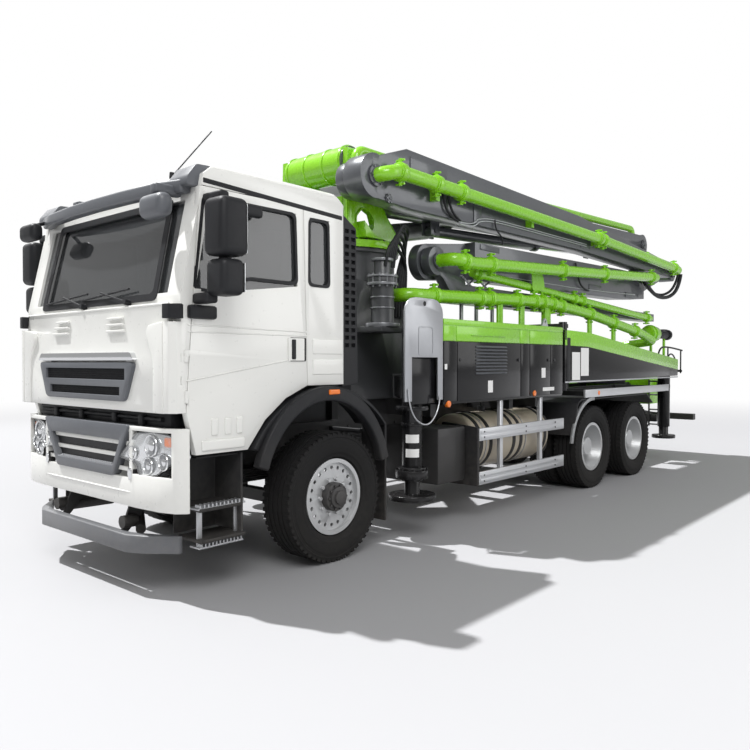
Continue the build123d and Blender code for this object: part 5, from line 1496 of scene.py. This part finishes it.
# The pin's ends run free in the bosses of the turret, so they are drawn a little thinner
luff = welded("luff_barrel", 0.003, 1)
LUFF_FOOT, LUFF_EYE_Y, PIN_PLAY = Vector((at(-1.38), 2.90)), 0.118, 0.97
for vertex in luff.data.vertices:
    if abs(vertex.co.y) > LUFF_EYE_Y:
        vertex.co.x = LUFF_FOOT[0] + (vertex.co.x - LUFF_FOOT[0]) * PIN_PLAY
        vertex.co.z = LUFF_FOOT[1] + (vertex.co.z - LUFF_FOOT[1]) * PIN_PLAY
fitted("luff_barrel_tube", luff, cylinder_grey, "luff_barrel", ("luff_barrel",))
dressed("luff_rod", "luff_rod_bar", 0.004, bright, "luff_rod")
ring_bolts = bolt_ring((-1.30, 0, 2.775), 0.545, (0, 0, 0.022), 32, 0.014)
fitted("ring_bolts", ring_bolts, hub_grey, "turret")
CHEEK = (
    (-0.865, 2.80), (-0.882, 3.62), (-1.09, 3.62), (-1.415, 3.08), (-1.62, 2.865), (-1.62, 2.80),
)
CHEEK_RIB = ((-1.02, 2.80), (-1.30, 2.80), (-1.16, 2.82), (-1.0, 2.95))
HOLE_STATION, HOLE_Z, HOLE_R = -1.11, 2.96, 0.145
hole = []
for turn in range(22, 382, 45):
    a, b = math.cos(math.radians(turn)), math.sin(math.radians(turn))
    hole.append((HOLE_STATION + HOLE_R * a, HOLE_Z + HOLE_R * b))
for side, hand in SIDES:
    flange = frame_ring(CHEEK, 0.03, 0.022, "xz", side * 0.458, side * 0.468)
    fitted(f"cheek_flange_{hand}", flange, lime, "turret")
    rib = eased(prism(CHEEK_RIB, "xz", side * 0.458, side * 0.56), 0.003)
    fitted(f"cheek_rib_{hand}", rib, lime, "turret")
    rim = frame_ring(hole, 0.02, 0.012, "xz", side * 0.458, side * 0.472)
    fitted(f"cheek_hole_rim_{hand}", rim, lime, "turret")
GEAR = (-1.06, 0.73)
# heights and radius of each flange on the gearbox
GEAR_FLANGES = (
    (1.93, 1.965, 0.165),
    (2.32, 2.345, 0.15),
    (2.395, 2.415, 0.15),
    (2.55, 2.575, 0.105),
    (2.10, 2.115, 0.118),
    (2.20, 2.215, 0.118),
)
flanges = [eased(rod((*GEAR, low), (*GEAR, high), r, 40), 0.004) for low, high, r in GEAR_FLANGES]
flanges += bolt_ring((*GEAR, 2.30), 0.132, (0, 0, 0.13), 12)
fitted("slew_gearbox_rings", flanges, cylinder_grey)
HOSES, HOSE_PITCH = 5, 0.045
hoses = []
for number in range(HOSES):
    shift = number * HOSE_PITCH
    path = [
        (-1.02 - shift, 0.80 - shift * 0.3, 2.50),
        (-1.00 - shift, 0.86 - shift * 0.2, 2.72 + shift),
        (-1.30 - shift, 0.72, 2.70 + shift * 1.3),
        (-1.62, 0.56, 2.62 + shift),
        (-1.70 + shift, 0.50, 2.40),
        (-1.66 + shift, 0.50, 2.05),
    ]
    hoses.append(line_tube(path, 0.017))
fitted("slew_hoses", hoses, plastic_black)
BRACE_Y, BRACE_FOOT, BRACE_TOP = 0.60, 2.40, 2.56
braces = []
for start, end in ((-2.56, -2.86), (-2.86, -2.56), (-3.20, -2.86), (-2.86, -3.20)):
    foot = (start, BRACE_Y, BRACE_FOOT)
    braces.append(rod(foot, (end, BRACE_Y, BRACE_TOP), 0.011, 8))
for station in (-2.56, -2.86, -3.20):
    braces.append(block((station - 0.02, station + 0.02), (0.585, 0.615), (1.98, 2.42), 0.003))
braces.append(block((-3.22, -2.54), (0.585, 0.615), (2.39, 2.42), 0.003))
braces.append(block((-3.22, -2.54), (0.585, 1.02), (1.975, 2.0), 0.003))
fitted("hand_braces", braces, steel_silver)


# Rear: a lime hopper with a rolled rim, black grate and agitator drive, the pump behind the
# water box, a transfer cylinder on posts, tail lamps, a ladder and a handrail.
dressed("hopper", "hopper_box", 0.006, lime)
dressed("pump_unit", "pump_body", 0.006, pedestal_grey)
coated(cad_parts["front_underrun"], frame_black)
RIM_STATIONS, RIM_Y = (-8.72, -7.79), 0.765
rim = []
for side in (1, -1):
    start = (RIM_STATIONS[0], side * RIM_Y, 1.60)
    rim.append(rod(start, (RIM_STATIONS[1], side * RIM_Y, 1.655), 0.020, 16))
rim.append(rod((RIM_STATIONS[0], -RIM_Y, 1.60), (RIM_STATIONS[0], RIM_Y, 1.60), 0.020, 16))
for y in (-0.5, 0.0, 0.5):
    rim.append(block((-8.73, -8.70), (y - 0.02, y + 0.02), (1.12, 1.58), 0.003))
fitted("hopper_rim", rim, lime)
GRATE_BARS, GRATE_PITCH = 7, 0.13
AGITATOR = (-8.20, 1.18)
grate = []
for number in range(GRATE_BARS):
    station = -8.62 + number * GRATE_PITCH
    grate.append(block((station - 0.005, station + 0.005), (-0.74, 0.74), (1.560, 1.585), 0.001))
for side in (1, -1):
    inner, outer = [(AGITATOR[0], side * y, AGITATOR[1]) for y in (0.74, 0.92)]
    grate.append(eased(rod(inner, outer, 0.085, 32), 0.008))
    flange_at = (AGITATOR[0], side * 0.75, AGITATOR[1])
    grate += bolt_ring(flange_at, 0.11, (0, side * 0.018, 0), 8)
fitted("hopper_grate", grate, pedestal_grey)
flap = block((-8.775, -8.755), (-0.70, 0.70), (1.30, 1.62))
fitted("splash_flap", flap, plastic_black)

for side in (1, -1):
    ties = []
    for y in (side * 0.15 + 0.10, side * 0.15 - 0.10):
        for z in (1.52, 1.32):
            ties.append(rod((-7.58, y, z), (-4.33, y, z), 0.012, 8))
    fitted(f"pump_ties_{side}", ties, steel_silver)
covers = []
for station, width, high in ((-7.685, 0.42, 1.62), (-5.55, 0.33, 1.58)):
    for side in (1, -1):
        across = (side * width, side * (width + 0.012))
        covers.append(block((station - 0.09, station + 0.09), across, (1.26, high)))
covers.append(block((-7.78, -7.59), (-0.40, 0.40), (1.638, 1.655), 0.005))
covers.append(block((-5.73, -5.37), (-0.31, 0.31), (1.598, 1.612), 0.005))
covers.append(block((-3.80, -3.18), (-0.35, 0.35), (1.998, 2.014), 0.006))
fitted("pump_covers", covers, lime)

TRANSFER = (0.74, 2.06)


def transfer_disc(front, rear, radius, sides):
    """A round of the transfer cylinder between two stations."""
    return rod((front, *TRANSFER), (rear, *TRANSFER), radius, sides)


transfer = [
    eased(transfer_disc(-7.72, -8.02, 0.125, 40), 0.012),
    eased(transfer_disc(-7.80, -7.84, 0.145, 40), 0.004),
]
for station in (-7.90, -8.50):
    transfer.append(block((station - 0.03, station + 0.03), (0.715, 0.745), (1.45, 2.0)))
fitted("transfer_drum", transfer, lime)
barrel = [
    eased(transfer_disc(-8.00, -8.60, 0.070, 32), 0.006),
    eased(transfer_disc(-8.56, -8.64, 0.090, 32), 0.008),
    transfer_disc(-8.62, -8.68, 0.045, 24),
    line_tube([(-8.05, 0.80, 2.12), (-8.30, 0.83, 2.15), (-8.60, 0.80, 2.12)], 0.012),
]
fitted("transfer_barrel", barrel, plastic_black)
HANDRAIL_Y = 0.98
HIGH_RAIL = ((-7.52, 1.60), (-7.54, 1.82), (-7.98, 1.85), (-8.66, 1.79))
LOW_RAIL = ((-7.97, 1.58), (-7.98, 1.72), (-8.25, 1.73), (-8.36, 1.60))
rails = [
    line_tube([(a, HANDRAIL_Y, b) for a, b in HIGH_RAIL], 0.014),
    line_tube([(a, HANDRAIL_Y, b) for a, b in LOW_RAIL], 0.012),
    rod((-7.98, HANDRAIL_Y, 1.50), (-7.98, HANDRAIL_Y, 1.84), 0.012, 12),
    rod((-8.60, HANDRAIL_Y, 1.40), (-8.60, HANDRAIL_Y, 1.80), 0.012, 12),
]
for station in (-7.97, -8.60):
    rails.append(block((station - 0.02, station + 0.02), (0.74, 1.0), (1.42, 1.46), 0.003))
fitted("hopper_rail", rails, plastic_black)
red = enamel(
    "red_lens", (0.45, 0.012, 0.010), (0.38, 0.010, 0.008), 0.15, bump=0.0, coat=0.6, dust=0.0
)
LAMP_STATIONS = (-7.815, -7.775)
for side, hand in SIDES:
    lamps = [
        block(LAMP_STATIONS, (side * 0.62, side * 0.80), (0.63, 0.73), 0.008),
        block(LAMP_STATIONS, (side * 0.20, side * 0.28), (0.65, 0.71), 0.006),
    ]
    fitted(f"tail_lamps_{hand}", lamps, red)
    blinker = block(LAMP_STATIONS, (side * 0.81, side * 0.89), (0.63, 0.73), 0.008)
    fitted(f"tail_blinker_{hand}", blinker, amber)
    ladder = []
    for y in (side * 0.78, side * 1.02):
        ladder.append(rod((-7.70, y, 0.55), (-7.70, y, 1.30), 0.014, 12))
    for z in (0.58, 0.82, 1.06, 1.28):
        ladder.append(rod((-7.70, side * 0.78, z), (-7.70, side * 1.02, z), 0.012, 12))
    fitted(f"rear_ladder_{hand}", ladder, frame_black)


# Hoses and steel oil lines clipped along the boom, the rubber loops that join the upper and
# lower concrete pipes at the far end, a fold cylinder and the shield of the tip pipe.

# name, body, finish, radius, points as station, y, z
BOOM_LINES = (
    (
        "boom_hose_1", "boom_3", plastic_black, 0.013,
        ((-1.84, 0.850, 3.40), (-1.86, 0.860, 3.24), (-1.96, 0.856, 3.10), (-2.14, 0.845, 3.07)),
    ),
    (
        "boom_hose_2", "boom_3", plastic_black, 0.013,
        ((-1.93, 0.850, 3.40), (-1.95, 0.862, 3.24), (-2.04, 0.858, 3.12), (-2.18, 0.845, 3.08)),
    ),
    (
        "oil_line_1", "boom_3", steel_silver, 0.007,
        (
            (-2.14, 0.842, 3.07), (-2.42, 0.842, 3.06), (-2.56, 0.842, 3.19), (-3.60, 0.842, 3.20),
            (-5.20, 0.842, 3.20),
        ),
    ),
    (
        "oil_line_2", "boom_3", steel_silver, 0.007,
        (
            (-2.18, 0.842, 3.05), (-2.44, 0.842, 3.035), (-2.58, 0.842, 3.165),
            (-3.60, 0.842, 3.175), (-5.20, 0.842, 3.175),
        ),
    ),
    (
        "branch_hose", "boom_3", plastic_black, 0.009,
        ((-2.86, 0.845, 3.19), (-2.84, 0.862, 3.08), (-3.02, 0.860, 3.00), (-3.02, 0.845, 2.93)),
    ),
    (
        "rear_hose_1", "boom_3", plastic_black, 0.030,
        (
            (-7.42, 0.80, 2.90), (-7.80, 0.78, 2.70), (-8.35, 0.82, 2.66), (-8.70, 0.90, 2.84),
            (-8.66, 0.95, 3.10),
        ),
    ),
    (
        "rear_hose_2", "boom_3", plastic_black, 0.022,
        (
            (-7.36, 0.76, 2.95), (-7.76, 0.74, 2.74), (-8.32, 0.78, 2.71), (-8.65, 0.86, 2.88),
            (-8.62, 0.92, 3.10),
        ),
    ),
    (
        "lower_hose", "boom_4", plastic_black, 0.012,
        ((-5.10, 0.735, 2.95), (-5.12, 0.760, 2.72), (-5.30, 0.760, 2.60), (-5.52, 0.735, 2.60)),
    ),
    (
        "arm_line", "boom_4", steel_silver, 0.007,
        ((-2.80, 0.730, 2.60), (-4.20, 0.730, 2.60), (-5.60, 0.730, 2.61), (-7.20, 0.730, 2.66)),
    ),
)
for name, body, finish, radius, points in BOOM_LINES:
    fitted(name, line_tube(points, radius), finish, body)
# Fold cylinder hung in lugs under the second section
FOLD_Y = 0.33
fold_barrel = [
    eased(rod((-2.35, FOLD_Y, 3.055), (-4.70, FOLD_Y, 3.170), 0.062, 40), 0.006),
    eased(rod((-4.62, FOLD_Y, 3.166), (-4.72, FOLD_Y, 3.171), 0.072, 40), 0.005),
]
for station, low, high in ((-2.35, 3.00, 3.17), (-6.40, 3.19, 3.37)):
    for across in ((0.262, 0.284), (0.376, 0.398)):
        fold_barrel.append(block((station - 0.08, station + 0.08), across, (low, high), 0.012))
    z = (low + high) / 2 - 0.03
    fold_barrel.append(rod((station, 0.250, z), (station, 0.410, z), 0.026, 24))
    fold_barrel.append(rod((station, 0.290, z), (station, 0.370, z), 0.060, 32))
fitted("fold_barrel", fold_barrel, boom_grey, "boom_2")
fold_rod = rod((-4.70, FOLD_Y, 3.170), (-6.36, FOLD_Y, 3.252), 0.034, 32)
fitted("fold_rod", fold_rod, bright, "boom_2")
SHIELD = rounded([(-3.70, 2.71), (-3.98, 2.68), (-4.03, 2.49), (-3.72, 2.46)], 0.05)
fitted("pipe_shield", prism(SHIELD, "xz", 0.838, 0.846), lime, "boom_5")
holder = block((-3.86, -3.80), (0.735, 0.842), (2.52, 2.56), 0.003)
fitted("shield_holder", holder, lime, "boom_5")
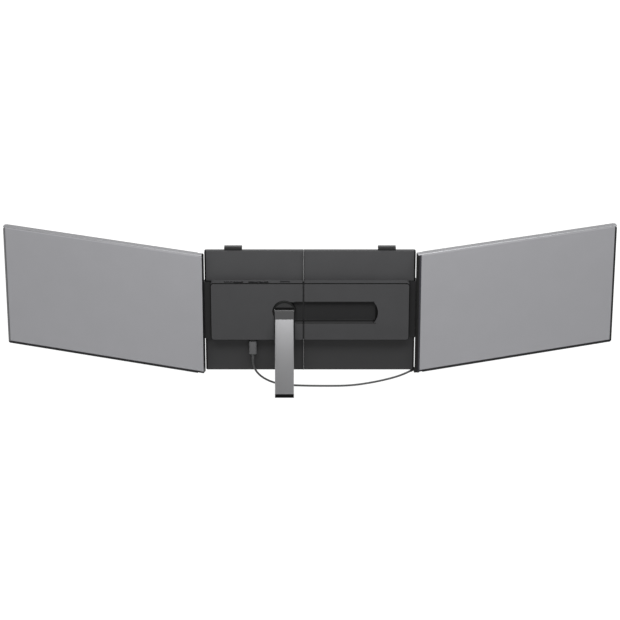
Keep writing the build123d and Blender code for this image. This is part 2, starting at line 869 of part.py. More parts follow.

▸ **Instructions to follow**: Which lines hold the word "this"? Copy all of them.

▸ **Finished answer**:
Continue the build123d and Blender code for this object: part 5, from line 1496 of scene.py. This part finishes it.
Keep writing the build123d and Blender code for this image. This is part 2, starting at line 869 of part.py. More parts follow.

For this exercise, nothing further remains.